Perpendicular magnetic anisotropy in ultra-thin Cu2Sb-type (Mn–Cr)AlGe films fabricated onto thermally oxidized silicon substrates

Perpendicularly magnetized films exhibiting small saturation magnetizations ( M s) are essential for spin-transfer-torque magnetoresistive random access memories (MRAMs). In this study, the intermetallic compound (Mn–Cr)AlGe with a Cu2Sb crystal structure was investigated as a material exhibiting low M s ( ∼ 300 kA/m) and high-perpendicular magnetic anisotropy energy ( K u). The layer thickness dependence of K u and effects of Mg-insertion layers at the top and bottom (Mn–Cr)AlGe|MgO interfaces were studied for film samples fabricated onto thermally oxidized silicon substrates to realize high K u values in the thickness range of a few nanometers. The values of K u were approximately 7 × 10 5 and 2 × 10 5 J/m3 at room temperature for 5 and 3 nm-thick (Mn–Cr)AlGe films, respectively, with an optimum annealing temperature of 400 °C and Mg-insertion thicknesses of 1.4 and 3.0 nm for the top and bottom interfaces, respectively. The Mg insertions were relatively thick compared with results of similar studies of the insertion effect on magnetic tunnel junctions. Cross-sectional transmission electron microscope images revealed that the Mg-insertion layers acted as barriers to the interdiffusion of Al atoms as well as oxidization from the MgO layers.
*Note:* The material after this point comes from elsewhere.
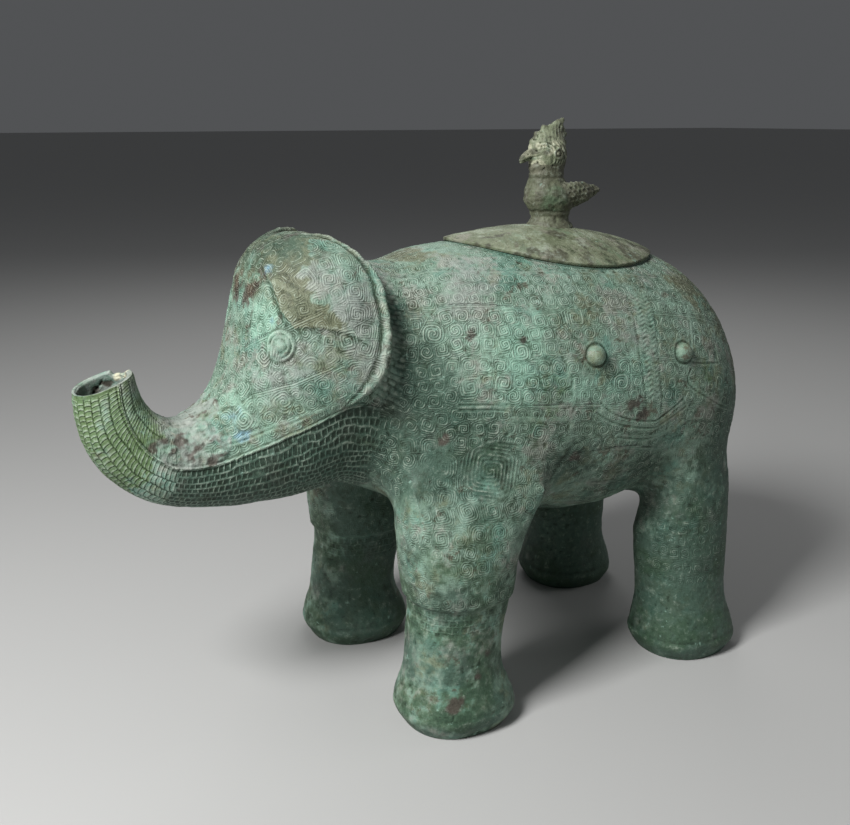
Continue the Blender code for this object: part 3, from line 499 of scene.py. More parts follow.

The K u at a few-nanometer thicknesses was comparable to or higher than those reported for perpendicularly magnetized CoFeB films, which are conventionally used in MRAMs, whereas the M s value was one third or smaller than those of the CoFeB films. The developed (Mn–Cr)AlGe films are promising materials because of their magnetic properties and their compatibility to the silicon process in film fabrication.